▶ [Task]: All lines from the one with "Recreate this object" through the one with "its cross wires.", and only those, are to be reproduced exactly, both ends included.
::::
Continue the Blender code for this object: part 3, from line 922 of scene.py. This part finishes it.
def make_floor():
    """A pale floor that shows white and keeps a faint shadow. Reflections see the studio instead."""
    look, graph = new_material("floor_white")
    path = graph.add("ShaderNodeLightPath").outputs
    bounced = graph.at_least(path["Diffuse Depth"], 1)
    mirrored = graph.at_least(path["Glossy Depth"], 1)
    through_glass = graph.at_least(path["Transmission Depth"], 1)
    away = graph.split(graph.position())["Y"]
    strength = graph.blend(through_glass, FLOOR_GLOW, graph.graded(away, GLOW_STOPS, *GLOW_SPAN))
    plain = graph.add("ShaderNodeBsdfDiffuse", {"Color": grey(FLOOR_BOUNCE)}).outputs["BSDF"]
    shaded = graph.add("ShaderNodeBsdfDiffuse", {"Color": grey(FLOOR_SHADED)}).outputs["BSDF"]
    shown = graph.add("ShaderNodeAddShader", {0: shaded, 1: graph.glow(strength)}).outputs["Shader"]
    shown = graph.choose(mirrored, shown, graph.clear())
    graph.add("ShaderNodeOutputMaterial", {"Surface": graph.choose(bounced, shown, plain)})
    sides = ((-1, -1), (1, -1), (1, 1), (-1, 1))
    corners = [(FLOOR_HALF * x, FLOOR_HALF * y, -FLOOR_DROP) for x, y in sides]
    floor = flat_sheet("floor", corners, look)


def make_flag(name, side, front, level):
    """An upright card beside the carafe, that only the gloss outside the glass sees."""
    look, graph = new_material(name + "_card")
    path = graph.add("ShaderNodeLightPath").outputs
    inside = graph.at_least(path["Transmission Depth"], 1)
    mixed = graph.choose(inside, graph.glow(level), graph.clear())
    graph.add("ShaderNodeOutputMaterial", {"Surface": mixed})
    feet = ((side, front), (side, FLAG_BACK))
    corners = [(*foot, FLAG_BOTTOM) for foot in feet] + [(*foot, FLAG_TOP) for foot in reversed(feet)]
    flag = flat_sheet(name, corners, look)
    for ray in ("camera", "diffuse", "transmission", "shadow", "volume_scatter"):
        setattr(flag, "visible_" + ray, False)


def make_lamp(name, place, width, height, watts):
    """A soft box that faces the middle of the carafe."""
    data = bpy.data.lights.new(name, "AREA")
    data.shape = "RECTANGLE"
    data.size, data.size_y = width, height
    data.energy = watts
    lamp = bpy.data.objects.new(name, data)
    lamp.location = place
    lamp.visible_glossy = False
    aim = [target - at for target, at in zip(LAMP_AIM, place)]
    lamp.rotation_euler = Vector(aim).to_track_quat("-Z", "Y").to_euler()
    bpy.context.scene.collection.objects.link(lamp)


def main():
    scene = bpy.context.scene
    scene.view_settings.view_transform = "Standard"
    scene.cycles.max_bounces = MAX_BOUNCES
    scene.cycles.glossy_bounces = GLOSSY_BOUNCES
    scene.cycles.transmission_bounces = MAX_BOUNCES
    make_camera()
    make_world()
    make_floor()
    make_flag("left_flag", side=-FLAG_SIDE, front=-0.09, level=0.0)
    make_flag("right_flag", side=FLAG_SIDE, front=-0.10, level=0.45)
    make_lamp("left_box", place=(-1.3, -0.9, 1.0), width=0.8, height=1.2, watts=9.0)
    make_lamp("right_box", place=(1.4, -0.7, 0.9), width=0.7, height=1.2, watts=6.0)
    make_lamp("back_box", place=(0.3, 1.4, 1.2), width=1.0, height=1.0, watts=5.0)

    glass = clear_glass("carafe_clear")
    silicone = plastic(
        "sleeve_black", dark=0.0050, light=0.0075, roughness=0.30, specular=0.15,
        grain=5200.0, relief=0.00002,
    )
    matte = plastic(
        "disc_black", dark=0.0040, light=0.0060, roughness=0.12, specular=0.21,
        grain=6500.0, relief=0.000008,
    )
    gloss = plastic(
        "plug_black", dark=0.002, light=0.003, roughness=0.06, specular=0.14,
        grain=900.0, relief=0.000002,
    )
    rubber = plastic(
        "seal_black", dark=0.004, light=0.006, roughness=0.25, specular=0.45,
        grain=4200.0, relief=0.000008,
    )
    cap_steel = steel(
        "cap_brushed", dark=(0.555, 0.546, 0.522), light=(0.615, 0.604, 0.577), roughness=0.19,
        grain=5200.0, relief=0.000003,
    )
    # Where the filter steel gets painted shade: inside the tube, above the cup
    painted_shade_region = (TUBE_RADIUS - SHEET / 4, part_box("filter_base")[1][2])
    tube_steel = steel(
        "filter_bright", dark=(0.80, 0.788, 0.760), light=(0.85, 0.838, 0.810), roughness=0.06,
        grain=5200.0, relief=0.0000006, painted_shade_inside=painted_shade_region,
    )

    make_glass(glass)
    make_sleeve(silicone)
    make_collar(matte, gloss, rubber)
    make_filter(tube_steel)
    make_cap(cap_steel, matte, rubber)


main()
::::
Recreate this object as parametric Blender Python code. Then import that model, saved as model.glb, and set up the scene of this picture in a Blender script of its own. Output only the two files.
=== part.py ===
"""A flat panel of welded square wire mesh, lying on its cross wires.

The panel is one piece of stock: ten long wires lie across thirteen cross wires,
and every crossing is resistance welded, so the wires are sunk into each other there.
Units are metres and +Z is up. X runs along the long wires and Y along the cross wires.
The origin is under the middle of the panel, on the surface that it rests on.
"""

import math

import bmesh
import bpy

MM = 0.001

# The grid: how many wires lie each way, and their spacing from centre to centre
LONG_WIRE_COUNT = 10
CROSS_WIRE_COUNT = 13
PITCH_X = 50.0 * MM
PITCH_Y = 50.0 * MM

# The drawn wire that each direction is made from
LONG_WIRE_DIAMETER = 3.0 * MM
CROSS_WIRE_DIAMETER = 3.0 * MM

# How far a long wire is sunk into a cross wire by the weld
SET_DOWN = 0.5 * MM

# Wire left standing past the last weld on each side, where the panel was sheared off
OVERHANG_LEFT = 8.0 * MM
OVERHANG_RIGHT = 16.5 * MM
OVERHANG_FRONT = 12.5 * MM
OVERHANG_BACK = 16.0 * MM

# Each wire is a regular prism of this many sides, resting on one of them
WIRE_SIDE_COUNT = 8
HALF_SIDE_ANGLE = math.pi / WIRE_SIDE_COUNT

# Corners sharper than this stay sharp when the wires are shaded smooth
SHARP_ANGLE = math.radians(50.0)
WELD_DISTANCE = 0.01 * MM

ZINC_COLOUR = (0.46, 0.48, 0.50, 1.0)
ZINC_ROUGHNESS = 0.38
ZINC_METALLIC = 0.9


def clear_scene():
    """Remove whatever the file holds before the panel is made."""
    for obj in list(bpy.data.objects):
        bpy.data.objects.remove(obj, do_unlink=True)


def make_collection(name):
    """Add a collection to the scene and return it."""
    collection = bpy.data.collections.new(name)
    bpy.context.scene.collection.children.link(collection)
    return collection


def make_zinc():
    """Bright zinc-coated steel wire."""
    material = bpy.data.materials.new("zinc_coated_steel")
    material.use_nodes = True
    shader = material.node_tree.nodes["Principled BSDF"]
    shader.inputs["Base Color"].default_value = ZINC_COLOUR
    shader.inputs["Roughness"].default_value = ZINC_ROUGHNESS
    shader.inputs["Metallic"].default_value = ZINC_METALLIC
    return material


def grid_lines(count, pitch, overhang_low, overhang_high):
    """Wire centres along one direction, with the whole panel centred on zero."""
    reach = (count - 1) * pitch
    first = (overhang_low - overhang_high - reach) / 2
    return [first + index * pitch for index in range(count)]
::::
▶ [Task solution]:
Recreate this object as parametric Blender Python code. Then import that model, saved as model.glb, and set up the scene of this picture in a Blender script of its own. Output only the two files.
=== part.py ===
"""A flat panel of welded square wire mesh, lying on its cross wires.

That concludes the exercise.